Fate comes in and out. Sometimes, it’s Khalid, sometimes it’s Nabu. He doesn’t bother to explain who is who at any given time, and he’s really unpredictable. You never know what he’s going to do. He is really powerful, powerful enough to take out a fury, but you never know if he’ll bother to do it -- or if he’ll be babbling nonsense or be off on his own quest. Humans in this four-dimensional space can’t understand the motivations of a creature of a five-dimensional space. He is seeing the world through a fractured lens, and we can’t understand the decisions he’s making all the time. He knows a lot more that’s going on than almost any other character.
When he heads off to find Jimmy Olsen, he says the “helm of Nabu calls to its own.” Does he see something within Jimmy connected to his own power?
Yeah, absolutely. A lot gets revealed in the issue after this as far what’s going on, and what’s the connection between Jimmy and Doctor Fate. You realize also that Fate has his own Famine ability on accident, which is totally typical of Fate’s magic. It is unintended consequences; you gain something in one place and lose something in a different place. He is the one inflicting this famine all around him, and he goes straight to Jimmy. The question is why.
What was the inspiration behind having Aquawoman summoning the Lovecraftian creature Azathoth?
Just my love of Lovecraft! I just love all of Lovecraft’s stuff, and I guess I always thought, if Atlantis had something buried in its deepest basement -- something locked away forever -- of course it would Azathoth, a dark one, a nameless thing from the void. Bringing that to the world was, again, a chance to let [artist Jorge Jimenez] shine. He really created a cool-looking monster. We haven’t seen him yet; he’s being awakened and that’s just the seal in this issue. But she is awakening a Cthulhu-like entity from beneath Atlantis, and bringing that into the storyline. It is just something I wanted to do.
Does Aquawoman fully realize the ramifications of releasing this surface killer?
Yeah, she doesn’t care! She doesn’t care if that thing goes to the surface and kills everybody as long as she protects her people. At the end of the day, we’re not the same on the surface as the Atlanteans. We’re not necessarily allies. She is thinking that she can’t trust the World Army. She doesn’t care. This is the Atlantis version of a nuclear strike.

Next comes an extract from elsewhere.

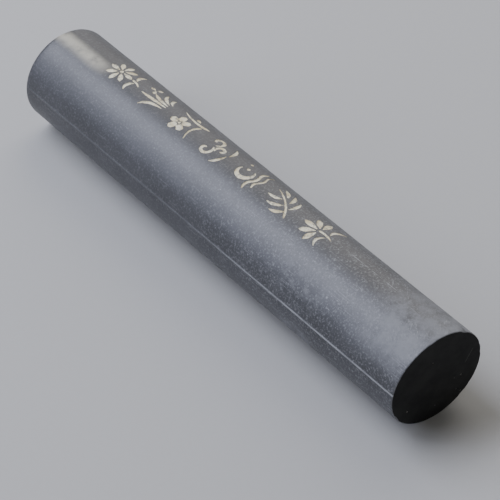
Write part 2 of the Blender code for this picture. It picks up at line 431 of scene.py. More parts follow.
@dataclass(frozen=True)
class Lotus(Ornament):
    """Five upright petals on a stem that rises between ripples."""

    name: str = "lotus"
    row: int = 6
    petal_width: float = 1.0
    petal_lengths: tuple[float, ...] = (3.16, 3.38, 3.6, 3.38, 3.16)
    centre: Point = (0.0, -0.75)

    def draw(self) -> list[Stroke]:
        """List the petals, the stem and the ripples."""
        petals = [coil(self.centre, (0.85, length), (10 + 40 * index, 10 + 40 * index))
                  for index, length in enumerate(self.petal_lengths)]
        return [
            *numbered("petal", petals, self.petal_width, Taper.PETAL),
            Stroke("stem", bent((0.0, -0.55), (0.35, -2.2), (-0.2, -3.6)), 0.42, Taper.TAIL),
            Stroke("ripple_1", bent((-2.9, -2.5), (-1.8, -1.3), (-0.6, -2.4)), 0.48, Taper.LEAF),
            Stroke("ripple_2", bent((0.75, -2.5), (2.0, -1.6), (3.6, -3.3)), 0.5, Taper.LEAF),
        ]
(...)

These are Superman clones in the Geneva fire pits. These are a problem, right? One Bizarro is bad, much less a whole army of them.
These are all malformed clones, and a big inspiration for this part was my love for a questionable movie, Alien: Resurrection. It is one of my favorite movies, and there are scenes in there where Ripley sees all of these malformed versions of herself fused with the alien. That was an inspiration for this scene in the fire pit. Looking at all the wrong outcomes of this research, and seeing the mutant clones. It is a great cover [next week] where we’ll see a two-headed Clark Kent and they all have Frankenstein staples; I love that.

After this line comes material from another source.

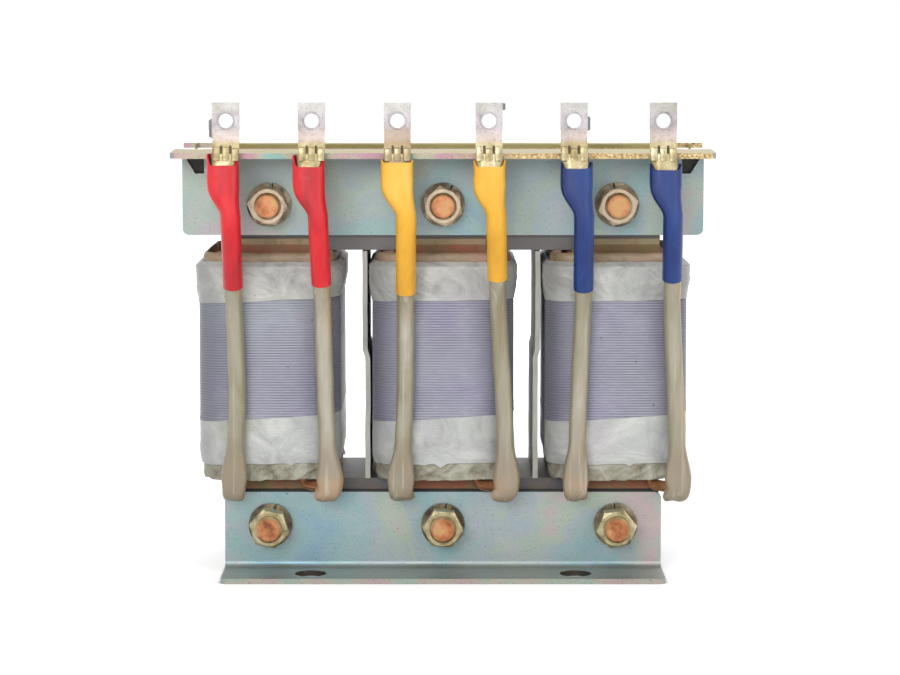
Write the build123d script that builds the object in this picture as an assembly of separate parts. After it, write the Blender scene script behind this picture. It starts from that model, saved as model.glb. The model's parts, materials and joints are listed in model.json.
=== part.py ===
from build123d import *
from math import radians, tan
import os

# Detuned reactor: three coils on a gapped three-leg core, clamped between bent brackets.
# Millimetres. +Z is up, -Y is the front with the leads, +X is to the right of it.
# The origin is the centre of the four foot holes, on the plane that the feet stand on.

# Laminated core
leg_pitch = 79.0
leg_width = 40.0
stack_depth = 60.0
yoke_height = 42.0
window_height = 105.0
core_lift = 1.0
gap_spacer = 1.5
leg_blocks = 2

# Brackets, bent from sheet
sheet = 2.5
bend_radius = 2.5
strip_thickness = 0.8
flange_corner = 3.0
web_corner = 3.0
lower_length = 200.0
lower_web_height = 37.0
upper_length = 237.0
upper_overhang = 3.0
back_overhang = 6.0
upper_rise = 3.5
upper_droop = 1.0
upper_strip_inset = 2.0
upper_web_height = 38.5
foot_pitch = 120.0
foot_depth_pitch = 100.0
foot_hole = 14.0
foot_edge = 12.3
lift_slot_edge = 1.0
lift_slot_top = 9.0
lift_slot_bottom = 4.0
lift_slot_drop = 10.5
lift_slot_reach = 3.5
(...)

Following that is Helena’s scene with Desaad, where it is something out of a horror movie …
It is very Saw, isn’t it? Some of the artwork with Desaad, they took his hood off and we’re seeing how truly scary that character is. Some of the artwork with him in later issues is just nightmare fuel. Earlier I hinted at Desaad being the appropriate character to play this role, and he really is. He is named after the Marquis de Sade. He is a sadistic torturing individual, and this is exactly what he’s into in the pits. It is right up his alley. And it is a super scary moment when you wonder what he’s going to do to her and will it be [affects a theatrical tone] “a fate worse than death”?!

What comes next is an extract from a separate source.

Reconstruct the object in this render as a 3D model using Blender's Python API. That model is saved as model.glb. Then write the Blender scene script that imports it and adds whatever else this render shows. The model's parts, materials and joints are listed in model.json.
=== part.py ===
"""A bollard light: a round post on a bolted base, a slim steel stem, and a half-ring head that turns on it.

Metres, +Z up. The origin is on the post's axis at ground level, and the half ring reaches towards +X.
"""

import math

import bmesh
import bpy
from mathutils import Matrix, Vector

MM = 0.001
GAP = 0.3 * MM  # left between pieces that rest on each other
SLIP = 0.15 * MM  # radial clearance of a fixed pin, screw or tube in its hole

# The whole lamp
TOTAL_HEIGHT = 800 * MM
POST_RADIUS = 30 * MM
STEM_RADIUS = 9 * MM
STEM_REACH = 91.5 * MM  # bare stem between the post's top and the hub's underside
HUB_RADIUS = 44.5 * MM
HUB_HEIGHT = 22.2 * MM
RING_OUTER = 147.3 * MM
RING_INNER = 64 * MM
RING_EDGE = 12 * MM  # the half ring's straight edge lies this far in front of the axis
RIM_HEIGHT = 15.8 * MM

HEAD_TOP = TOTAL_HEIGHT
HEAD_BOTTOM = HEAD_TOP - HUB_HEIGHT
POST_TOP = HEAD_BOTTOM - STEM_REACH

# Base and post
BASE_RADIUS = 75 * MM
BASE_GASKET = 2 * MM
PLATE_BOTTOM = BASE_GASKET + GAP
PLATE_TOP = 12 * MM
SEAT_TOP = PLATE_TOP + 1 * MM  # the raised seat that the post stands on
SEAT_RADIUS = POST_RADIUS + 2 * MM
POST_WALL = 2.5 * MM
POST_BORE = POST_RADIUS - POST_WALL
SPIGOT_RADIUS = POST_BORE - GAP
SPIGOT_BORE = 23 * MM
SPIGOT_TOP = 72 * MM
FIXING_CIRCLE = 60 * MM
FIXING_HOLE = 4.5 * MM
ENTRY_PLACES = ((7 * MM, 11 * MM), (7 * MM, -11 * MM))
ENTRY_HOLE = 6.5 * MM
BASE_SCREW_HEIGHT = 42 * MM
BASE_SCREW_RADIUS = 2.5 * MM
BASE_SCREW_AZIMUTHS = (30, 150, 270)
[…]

I want to see Grundy and Green Lantern in a buddy-cop spinoff after watching their dynamic in this issue. But then we have a heartbreaking moment where we learn Sam was about to propose to Alan. Then we find out he’s the White Avatar. Is this heartbreaking, but also hopeful for Alan?
The appearance of Sam as the White Avatar pays off in the very last issue. He is integral to the story, and the role he plays is integral to the growth of the Green Lantern and what he becomes by the end. This is heartbreaking for Alan to see the person he loves come back, but he is not the person he loves anymore. Or claims not to be. They are both in this new form, and that is an ongoing theme in the series, especially with Red Lantern (with Lois inside) and seeing the Clark Kent clones. Yeah, this is a heartbreaking moment, but one with a lot of hope. Alan Scott is not a person who takes no for an answer, even if it is Sam telling him no.
What is your favorite moment from this issue?
I have to say, when looking at the art coming in, the thing that blew me away was the appearance of Ted Grant. He is so awesome! That page just cracks me up; he looks like your really tough uncle and is a great complement to Dick Grayson. You just know those two guys are going to have fun adventures together. And I think the stuff with Sam and Alan is portentous for the rest of the series.